Spiritus – Ismail Kadare

  • Ammann, 2007
    300 Seiten
    Aus dem Albanischen von Joachim Röhm


    Kurzbeschreibung:
    »Er hätte nicht genau sagen können, was er sich mehr wünschte: daß dieses ewige staatsfeindliche Getuschel endlich verstummte oder daß es lauter wurde.«
    Arian Vogli, Chef des Spionagediensts im kommunistischen Albanien, ist auf dem Weg, um dem Führer die verblüffende Ausbeute der fabelhaften neuen Wanzengeneration zu überreichen. Die neuen »Ohren des Todes«, euphemistisch auch »Prinzessinnen« genannt, machen jedes staatsfeindliche Gebaren im Land unmöglich.
    So wird auch der Versuch des Ingenieurs Shpend Guraziu, der als Begleiter einer französischen Delegation einen Hilfeappell ans Ausland richten will, vereitelt: Unvorsichtigerweise wird er von einem Bulldozer zermalmt. Seine Stimme allerdings überlebt, konserviert in einer Wanze – ein Geburtstagsgeschenk an den Führer, das nicht zuletzt seinen Überbringer, Arian Vogli, zu ewigem Schweigen verdammt. Spiritus ist die phantastische Geschichte von der Verfolgung und Gefangennahme eines Geistes in einem äußerst realistischen Rahmen.
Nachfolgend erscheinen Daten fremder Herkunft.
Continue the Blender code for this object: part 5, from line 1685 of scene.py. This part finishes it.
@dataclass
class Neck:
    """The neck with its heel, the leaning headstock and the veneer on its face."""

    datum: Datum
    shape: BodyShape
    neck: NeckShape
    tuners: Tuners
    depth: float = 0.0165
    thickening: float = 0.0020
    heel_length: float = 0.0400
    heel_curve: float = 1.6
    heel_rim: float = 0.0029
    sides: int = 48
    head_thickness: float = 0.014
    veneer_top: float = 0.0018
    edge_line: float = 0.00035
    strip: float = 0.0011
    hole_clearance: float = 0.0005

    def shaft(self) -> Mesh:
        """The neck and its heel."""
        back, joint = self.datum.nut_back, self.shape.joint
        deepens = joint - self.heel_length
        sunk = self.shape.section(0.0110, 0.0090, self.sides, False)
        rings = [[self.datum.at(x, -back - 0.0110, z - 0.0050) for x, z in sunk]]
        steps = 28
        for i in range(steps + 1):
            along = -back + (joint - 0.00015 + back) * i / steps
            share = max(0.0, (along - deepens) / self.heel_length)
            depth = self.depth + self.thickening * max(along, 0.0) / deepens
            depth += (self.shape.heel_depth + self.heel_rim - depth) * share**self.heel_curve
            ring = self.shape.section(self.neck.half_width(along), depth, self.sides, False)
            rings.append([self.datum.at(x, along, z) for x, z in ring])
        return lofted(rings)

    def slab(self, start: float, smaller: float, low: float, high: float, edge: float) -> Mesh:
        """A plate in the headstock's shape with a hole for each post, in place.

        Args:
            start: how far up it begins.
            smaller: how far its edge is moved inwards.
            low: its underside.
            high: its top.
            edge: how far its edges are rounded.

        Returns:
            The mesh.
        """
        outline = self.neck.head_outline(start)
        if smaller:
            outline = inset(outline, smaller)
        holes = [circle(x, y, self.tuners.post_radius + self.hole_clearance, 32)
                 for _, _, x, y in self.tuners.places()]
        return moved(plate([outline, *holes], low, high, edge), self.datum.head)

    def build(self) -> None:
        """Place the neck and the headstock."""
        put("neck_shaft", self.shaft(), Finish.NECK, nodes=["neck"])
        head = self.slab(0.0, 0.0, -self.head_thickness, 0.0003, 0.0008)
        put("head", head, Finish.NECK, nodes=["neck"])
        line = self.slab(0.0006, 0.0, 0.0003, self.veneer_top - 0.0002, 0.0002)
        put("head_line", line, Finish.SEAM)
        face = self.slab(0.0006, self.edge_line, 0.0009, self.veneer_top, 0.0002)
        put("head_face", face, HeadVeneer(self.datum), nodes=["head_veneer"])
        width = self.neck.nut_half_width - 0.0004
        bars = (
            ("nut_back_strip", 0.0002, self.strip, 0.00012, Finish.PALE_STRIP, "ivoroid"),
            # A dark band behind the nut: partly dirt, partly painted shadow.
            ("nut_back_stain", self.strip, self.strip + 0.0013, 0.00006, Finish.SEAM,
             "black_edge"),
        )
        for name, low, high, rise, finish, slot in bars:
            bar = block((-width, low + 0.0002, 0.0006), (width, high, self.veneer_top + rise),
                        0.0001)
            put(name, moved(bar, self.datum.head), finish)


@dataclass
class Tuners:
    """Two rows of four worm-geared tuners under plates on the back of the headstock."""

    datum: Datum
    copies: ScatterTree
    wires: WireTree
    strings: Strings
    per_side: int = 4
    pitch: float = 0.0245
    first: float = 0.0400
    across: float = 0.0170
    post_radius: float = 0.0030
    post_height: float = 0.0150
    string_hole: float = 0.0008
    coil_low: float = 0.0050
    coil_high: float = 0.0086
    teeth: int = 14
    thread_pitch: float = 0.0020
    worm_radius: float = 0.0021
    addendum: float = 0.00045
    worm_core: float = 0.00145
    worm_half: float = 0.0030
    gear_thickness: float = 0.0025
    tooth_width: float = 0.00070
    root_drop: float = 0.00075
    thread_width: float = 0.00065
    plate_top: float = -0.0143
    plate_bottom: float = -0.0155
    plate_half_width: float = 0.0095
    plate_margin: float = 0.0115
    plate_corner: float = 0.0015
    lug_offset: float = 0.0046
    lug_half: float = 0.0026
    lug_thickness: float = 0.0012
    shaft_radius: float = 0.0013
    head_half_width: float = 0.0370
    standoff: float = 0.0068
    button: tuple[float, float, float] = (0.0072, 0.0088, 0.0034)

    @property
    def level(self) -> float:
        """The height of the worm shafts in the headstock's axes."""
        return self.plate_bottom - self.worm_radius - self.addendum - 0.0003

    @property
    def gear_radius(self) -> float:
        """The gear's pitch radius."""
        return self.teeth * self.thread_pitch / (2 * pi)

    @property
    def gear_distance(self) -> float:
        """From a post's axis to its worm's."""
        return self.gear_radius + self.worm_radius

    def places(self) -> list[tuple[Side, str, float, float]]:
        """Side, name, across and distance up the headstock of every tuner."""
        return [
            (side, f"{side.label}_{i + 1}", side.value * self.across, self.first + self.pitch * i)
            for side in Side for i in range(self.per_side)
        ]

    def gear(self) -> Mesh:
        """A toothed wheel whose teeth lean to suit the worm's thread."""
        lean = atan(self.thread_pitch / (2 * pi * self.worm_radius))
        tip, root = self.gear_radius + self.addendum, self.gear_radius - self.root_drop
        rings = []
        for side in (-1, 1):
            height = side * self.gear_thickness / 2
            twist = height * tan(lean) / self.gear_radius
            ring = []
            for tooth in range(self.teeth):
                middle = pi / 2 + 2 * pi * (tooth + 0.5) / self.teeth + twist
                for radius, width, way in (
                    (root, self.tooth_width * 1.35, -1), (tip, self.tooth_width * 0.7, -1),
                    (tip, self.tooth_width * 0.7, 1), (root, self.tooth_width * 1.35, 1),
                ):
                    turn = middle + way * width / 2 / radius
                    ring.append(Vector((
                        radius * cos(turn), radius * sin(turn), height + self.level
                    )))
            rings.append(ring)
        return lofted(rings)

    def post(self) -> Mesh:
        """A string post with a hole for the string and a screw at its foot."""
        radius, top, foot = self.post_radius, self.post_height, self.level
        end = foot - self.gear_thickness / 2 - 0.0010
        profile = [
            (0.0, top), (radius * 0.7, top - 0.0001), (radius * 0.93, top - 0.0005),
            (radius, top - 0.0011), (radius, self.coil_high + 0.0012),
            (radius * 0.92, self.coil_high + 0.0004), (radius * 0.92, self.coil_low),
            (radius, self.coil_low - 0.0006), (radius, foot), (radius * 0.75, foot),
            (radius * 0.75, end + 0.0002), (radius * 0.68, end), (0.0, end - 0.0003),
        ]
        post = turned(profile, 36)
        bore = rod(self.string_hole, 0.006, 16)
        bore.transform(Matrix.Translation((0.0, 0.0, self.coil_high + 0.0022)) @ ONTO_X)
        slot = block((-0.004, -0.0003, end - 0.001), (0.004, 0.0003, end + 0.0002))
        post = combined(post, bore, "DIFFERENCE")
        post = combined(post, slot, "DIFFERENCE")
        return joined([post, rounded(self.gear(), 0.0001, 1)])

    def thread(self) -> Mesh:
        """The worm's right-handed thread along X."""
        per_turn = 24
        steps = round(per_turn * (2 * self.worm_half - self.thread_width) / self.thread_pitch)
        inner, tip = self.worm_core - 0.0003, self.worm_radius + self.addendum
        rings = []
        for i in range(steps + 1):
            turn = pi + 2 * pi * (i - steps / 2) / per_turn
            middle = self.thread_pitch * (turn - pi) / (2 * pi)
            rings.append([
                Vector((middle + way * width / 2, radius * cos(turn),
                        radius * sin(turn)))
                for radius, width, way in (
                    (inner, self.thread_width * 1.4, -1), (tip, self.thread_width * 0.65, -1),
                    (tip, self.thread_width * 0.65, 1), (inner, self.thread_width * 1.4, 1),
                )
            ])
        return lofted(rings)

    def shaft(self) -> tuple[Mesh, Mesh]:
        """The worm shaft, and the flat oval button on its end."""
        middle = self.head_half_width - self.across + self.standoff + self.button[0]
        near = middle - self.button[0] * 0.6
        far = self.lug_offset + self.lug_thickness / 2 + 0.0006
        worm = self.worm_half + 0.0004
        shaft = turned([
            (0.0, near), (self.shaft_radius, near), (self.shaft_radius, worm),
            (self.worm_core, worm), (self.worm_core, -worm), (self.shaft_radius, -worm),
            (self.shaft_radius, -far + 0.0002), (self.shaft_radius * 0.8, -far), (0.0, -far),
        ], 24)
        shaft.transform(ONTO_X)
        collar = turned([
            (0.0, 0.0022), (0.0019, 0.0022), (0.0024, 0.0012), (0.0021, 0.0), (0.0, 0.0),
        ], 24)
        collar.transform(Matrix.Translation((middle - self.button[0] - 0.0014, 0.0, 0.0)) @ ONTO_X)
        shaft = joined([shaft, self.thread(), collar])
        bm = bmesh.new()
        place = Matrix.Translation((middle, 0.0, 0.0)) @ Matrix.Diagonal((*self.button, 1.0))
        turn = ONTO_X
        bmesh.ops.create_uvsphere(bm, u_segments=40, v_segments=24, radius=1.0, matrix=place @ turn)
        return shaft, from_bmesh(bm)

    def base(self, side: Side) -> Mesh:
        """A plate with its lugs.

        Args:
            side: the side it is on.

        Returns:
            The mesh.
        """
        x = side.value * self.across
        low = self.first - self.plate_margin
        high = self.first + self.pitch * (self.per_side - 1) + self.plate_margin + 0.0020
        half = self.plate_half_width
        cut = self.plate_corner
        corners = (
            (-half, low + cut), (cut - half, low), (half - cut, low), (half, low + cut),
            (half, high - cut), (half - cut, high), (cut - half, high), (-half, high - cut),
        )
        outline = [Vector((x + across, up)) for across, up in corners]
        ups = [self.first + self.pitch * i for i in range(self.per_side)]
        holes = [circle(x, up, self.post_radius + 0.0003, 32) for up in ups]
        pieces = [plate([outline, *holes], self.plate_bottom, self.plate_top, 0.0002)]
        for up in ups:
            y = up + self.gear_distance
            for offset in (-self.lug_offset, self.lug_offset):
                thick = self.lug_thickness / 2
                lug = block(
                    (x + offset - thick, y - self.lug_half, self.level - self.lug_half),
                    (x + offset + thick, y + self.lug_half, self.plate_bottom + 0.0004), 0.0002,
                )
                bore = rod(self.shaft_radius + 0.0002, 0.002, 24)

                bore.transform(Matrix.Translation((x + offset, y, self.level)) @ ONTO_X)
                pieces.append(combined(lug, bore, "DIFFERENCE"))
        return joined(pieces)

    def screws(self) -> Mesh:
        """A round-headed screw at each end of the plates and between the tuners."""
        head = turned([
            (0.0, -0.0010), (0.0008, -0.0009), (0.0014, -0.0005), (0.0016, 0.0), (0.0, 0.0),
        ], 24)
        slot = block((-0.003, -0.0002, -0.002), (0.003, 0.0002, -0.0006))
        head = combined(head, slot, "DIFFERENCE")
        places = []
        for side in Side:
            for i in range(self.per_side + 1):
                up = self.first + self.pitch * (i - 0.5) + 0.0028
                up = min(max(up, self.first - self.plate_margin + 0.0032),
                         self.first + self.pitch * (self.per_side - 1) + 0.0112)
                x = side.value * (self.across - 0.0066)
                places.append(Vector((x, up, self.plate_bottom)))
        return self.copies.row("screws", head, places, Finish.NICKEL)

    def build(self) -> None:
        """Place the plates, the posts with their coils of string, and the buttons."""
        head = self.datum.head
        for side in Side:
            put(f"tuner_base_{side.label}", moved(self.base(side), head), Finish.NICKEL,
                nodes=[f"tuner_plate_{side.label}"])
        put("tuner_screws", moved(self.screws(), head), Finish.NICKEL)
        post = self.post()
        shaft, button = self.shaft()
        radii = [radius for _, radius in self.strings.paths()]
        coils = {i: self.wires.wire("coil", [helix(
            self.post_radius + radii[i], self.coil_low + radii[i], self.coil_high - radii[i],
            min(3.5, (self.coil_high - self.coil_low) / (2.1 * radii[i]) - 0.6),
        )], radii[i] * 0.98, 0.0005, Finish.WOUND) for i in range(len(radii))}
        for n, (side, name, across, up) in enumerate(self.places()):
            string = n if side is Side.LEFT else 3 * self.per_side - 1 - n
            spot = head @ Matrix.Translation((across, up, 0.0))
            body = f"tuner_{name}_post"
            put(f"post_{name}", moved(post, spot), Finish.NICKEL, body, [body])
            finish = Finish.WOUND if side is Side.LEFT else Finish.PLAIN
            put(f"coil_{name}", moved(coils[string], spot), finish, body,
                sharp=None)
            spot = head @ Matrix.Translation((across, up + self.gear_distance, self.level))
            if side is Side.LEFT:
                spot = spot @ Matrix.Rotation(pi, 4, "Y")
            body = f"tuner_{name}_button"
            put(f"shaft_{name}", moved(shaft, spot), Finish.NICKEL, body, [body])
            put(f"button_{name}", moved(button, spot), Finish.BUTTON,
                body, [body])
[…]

Ausgehend von der postkommunistischen Ära in Albanien, reicht die Handlung tief hinein in die Welt der Diktatur und zieht uns unwiderstehlich in den fesselnden Erzählkosmos Ismail Kadares.


    Über den Autor:
    Ismail Kadare, geboren 1936 in Gjirokastra, lebt heute in Tirana und Paris. 2005 erhielt er für sein Werk den Man Booker International Prize.
    Im Ammann Verlag erscheint die Werkausgabe in Einzelbänden.


    Meine Meinung
    Kadares Romane können schon eine Herausforderung sein und Spiritus bietet schon eine Menge an sprachlichem Geschick und originellen Aufbau.
    Eine geradlinige, kontinuierliche Handlung bietet der Roman nicht. Es ist nicht immer leicht zu folgen. Protagonisten mit denen man sich identifizieren kann gibt es auch nicht. Mal spricht Teil eines Erzählkollektivs, dann befindet man sich im Kopf des Diktators, seines Doppelgängers oder Männern in politischen Machtpositionen, z.B. hat der Sicherheitschef Arian Vogli lange Passagen. Aus der Komplexität der Vielstimmigkeit entsteht dann aber auch ein deutliches Bild des Zustands des Landes unter dem Totalitarismus. Letztlich kann man sich glücklich schätzen, nicht in Albanien in dieser Zeit gelebt zu haben. Das Land machte sich in aller Welt unbeliebt, mit groß angelegten Abhöraktionen mit Wanzen und Spitzeln und einer hart durchgreifenden Staatspolizei war die Stimmung im Keller.
    Dem setzt Kadare einen verblüffenden Sarkasmus entgegen, das mildert jedoch nicht die düstere Wirkung.
    Spiritus ist beeindruckend und hat viele gute Ansätze, der Roman schafft es trotz der künstlerischen Eleganz im Stil dennoch nicht ganz zu überzeugen, da er teilweise zu schleppend erzählt ist. Ich gestehe, er ist nicht mein Lieblingsroman von Ismail Kadare.